Allen kept as much of the original furniture as was salvageable, giving pieces gentle facelifts where she saw fit. Other items were repurposed to find new life: Kitchen cabinetry was sanded and reused; an antique ice chest doubles as dining-room storage; a bow rake with a broken handle became a one-of-a-kind wine rack. A large, ominous bureau was dismantled and repainted a custom blue to create a vanity for the upstairs bathroom, Allen’s “pride and joy.”
Outside, Allen was lucky to inherit a comparatively large patio, by Wesleyan standards. An L-shaped courtyard is just big enough to house a picnic table, yet it’s small enough to require minimal upkeep. Fresh fish and island-grown vegetables are always available for a quick-and-easy dinner, Allen says, “but Friday night usually finds us ordering take-out lobster rolls from a nearby church.” Everything the family needs is just a short walk away: the ferry, the grocery store, the hardware store, a movie theater. “And it takes all of 60 seconds to walk down to the harbor to watch the sunset,” she notes.
It’s the old-fashioned nature of the community that Allen loves most. “Our entertainment centers around reading, board games, puzzles, cocktails on the porch, or chatting with neighbors and tourists as they walk by,” she says. And every Wednesday a community sing echoes through the campground, creating a sense of camaraderie.
But the campground’s most magical night of the year—Grand Illumination Night, open to the public—is held annually on the third Wednesday of August (August 17 this year). This special event dates back to 1869, when residents hung paper lanterns from the eaves of their porches, and it still serves as a fund-raiser for the Martha’s Vineyard Camp-ground Association today. Each year, the community sing comes to a close with a lighting ceremony as the entire Grove is lit up at once with colorful Asian-style paper lanterns, some as old as the cottages themselves.
“The lanterns stay with the house,” explains Allen, who has five originals in her possession.
This summer marks Allen’s fourth Illumination Night in her cottage, but she’ll never forget the warmth of her very first one. That morning, a welcome committee came by with a gift basket containing a campground songbook, a directory of residents, a history of the cottage and the campground, and a very special hand-lettered lantern inscribed Allen • 1st Illumination • 2013.
“It was so unexpected.
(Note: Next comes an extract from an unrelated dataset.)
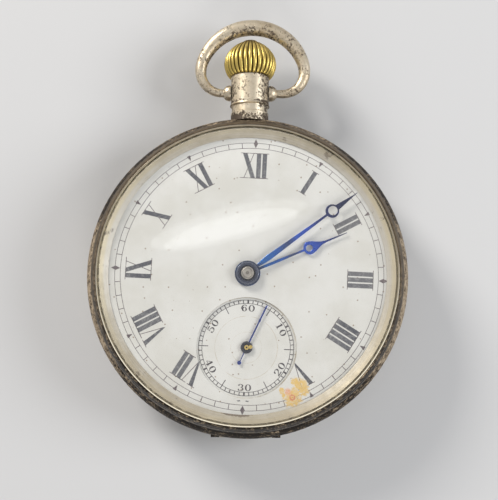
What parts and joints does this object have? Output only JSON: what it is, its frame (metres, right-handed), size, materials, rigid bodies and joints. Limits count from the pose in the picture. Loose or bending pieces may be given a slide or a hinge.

It reminded me of my childhood, when Welcome Wagon visits to new people in the neighborhood were common,” Allen recalls. “And then the whole night was marked by euphoria and also a sense of How does one take it all in?”
A Fairytale Village by the Sea
The vibrant cottages of Wesleyan Grove are known for their “Carpenter Gothic” architecture: Victorian with both Romanesque and Gothic Revival details, such as tall, narrow windows and round or pointed doors and arches. Funky patterns of jigsaw scrollwork(the “gingerbread”) hang from the balconies and the eaves.
The Oak Bluffs community of cottages grew out of the 19th-century religious camp-meeting movement, first introduced by Presbyterians and Southern Baptists and later perfected by the Methodists of New England in the early 1800s. These gatherings were seen as opportunities to purify body and soul, living close to nature in a state of near-constant prayer. Worshipers from far and wide came to participate in preaching and prayer and to sleep under the stars.
The first camp meeting was held here in 1835, and attendance rapidly grew into the thousands in the following years. Congregants bunked in large canvas tents arranged in a semicircle in what is today Trinity Park. Eventually, families began leasing small plots for their own individual tents.
By the summer of 1858, wooden buildings were popping up among the hundreds of tents, and a year later the first cottages appeared. The Martha’s Vineyard Camp Meeting Association was established in 1868, after a group of trustees purchased the grounds for $1,300. Over the following decade, the grounds continued to expand, as more and more permanent cottages were built. In just over 50 years, Wesleyan Grove grew into a village of famed gingerbread cottages and a cherished New England historic site.